Building on the data collected through a 2010 survey Local Government Sustainability Practices 2015 was conducted by ICMA, the International City/County Management Association; the Sustainable Communities and Small Town and Rural Planning Divisions of the American Planning Association; Binghamton University; Cornell University; and the U.S. Department of Agriculture.

"Through this 2015 survey, ICMA and its partners can examine the progress of U.S. cities and counties in addressing issues that have a direct impact on a community's sustainability," said Andrea Fox, director, ICMA Center for Sustainable Communities.

"While there has been much progress since we initiated the survey back in 2010, there are still a number of areas in which local communities can improve to enhance their capacity to endure and thrive."

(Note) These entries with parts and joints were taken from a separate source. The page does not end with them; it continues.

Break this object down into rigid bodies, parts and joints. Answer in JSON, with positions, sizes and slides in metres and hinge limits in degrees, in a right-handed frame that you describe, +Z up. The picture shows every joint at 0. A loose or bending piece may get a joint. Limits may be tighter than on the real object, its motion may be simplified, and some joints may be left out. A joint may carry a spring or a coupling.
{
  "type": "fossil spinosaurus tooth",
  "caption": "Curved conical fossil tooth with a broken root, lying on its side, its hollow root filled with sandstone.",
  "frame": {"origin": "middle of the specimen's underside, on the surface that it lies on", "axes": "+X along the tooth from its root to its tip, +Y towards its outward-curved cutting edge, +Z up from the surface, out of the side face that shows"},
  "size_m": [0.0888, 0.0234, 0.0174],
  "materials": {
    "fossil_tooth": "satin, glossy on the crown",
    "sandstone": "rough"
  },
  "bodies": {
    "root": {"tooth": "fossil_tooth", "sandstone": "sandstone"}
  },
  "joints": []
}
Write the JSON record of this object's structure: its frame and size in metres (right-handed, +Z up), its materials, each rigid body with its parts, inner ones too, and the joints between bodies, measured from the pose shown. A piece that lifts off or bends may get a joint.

A plurality of local governments (47%) identified environmental protection as an overall community priority, in contrast to the nearly 91% that identified economic development as a key community issue.

Local governments rated the potential for fiscal savings (84%), leadership of local elected officials (82%), federal or state funding opportunities (75%), potential to attract development projects (71%), and concern over the environment (68%) as either significant or the most significant factors motivating sustainability efforts in their communities.

For 88% of jurisdictions, lack of funding is a significant or the most significant factor hindering local sustainability efforts, followed by state or federal funding restrictions (61%), lack of staff capacity/support (59%), lack of information on how to proceed (51%), lack of community/resident support (49%), and opposition of elected officials (49%).